------ Supplied material

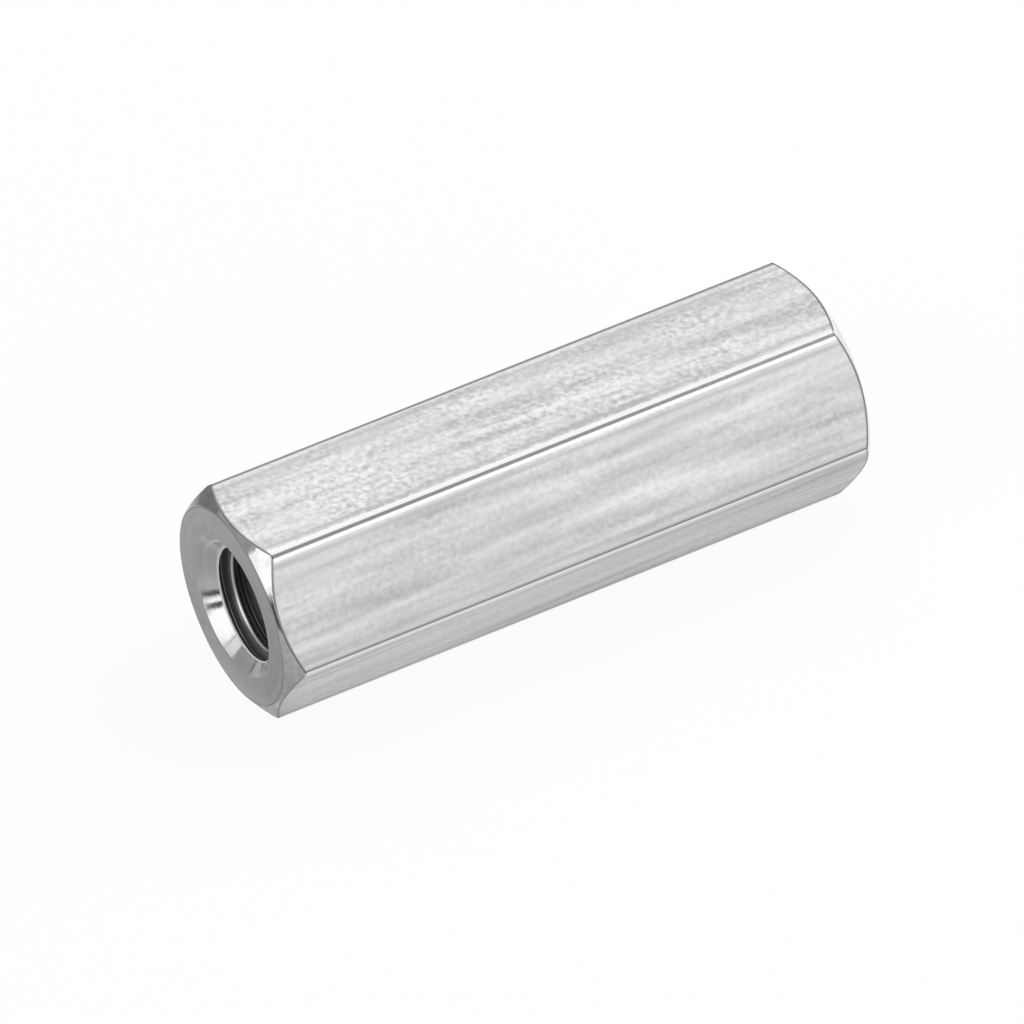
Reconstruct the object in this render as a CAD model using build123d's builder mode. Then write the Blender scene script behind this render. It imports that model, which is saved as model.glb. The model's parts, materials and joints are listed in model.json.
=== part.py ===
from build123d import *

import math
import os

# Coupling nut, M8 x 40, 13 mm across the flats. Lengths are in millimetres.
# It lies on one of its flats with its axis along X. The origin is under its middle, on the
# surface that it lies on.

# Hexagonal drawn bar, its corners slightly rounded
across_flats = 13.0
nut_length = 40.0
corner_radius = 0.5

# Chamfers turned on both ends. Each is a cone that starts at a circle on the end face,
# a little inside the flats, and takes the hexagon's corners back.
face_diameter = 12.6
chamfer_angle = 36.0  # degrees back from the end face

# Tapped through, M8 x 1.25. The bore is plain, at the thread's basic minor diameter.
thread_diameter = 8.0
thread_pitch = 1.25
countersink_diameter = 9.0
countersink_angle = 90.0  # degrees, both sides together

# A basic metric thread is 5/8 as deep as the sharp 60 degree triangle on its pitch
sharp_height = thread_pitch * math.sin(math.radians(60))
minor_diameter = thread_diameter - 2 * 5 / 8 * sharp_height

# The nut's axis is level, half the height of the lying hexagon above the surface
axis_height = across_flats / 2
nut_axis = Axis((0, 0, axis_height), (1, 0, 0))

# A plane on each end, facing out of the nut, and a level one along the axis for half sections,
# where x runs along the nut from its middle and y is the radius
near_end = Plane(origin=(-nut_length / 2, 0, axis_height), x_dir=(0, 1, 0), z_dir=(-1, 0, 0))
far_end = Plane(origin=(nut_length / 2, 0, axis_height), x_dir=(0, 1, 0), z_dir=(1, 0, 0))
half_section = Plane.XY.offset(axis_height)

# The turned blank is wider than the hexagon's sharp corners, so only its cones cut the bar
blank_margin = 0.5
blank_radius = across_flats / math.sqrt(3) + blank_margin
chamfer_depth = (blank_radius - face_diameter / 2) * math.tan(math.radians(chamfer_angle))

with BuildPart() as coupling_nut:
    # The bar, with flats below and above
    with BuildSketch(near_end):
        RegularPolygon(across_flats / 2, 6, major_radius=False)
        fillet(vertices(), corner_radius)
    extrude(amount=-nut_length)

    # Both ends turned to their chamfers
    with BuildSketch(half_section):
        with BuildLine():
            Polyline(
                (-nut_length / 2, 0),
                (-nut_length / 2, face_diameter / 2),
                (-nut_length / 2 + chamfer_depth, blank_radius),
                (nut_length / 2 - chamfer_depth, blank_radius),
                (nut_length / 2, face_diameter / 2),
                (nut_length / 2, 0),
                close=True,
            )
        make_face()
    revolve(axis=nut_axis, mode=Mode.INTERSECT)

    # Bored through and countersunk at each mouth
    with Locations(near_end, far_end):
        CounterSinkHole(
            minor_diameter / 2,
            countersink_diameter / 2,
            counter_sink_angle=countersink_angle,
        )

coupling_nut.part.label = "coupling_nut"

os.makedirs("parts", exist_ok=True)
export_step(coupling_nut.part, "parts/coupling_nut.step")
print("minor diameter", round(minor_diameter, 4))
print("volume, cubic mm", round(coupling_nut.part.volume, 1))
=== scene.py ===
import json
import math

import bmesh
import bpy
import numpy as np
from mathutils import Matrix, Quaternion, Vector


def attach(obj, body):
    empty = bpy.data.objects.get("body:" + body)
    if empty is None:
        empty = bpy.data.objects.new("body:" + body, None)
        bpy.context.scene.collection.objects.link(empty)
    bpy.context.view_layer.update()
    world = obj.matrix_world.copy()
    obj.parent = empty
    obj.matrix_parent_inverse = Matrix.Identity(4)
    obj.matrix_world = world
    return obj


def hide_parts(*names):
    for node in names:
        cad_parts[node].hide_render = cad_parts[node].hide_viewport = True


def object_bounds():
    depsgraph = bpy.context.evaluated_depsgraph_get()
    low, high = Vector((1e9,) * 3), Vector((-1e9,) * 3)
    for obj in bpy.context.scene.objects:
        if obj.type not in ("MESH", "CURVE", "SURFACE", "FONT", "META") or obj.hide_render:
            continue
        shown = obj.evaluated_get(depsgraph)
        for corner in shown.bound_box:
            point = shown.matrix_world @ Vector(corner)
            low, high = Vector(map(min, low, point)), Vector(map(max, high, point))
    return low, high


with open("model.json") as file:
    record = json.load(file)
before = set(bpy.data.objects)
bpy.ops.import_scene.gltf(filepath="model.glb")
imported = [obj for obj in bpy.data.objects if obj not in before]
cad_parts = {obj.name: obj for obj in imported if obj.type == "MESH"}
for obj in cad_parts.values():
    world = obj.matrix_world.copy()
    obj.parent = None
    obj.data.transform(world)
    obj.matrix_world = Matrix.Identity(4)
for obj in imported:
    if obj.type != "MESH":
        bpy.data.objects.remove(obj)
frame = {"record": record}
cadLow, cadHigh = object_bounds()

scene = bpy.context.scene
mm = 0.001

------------

• **Problem to solve**:
Quote the listing word for word from its first line through the line in which "nut_axis = Axis((0, 0, axis_height), (1, 0, 0))" appears.

• **Output of the exercise**:
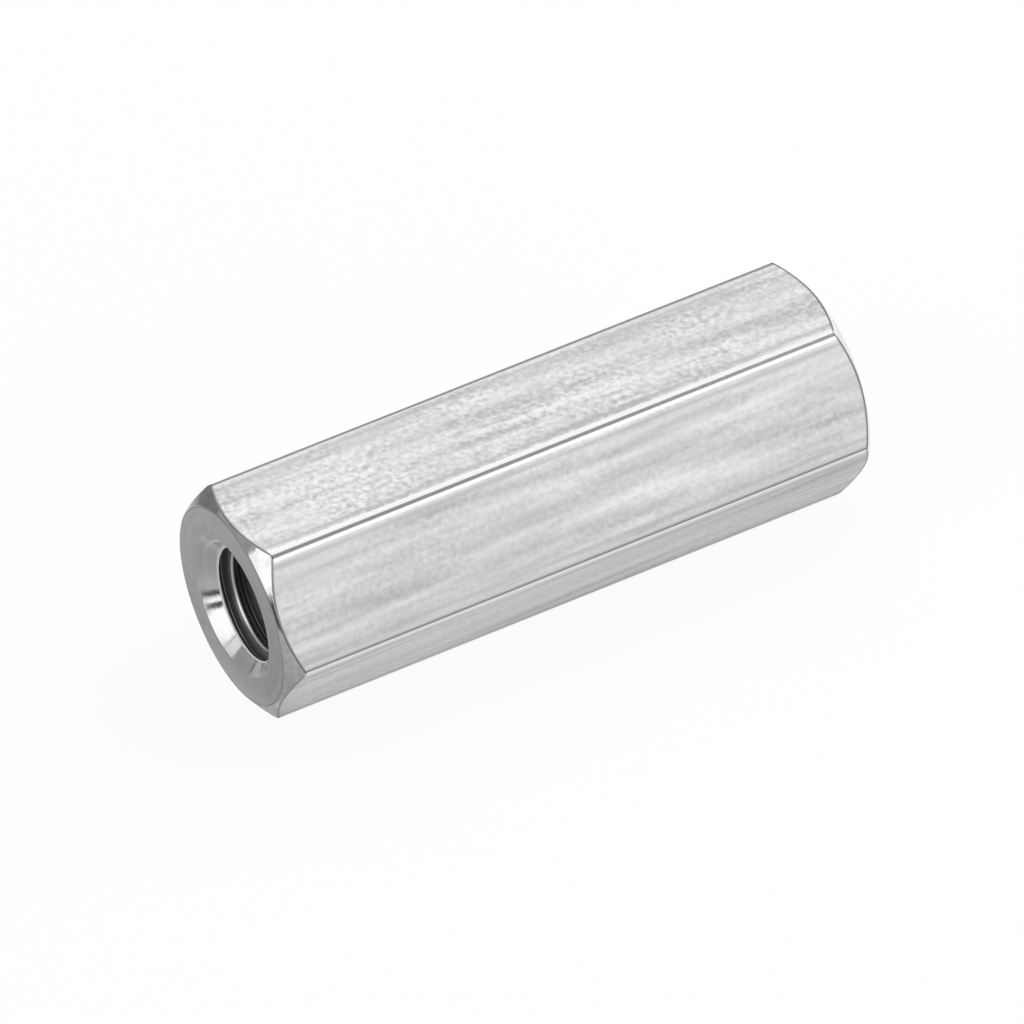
Reconstruct the object in this render as a CAD model using build123d's builder mode. Then write the Blender scene script behind this render. It imports that model, which is saved as model.glb. The model's parts, materials and joints are listed in model.json.
=== part.py ===
from build123d import *

import math
import os

# Coupling nut, M8 x 40, 13 mm across the flats. Lengths are in millimetres.
# It lies on one of its flats with its axis along X. The origin is under its middle, on the
# surface that it lies on.

# Hexagonal drawn bar, its corners slightly rounded
across_flats = 13.0
nut_length = 40.0
corner_radius = 0.5

# Chamfers turned on both ends. Each is a cone that starts at a circle on the end face,
# a little inside the flats, and takes the hexagon's corners back.
face_diameter = 12.6
chamfer_angle = 36.0  # degrees back from the end face

# Tapped through, M8 x 1.25. The bore is plain, at the thread's basic minor diameter.
thread_diameter = 8.0
thread_pitch = 1.25
countersink_diameter = 9.0
countersink_angle = 90.0  # degrees, both sides together

# A basic metric thread is 5/8 as deep as the sharp 60 degree triangle on its pitch
sharp_height = thread_pitch * math.sin(math.radians(60))
minor_diameter = thread_diameter - 2 * 5 / 8 * sharp_height

# The nut's axis is level, half the height of the lying hexagon above the surface
axis_height = across_flats / 2
nut_axis = Axis((0, 0, axis_height), (1, 0, 0))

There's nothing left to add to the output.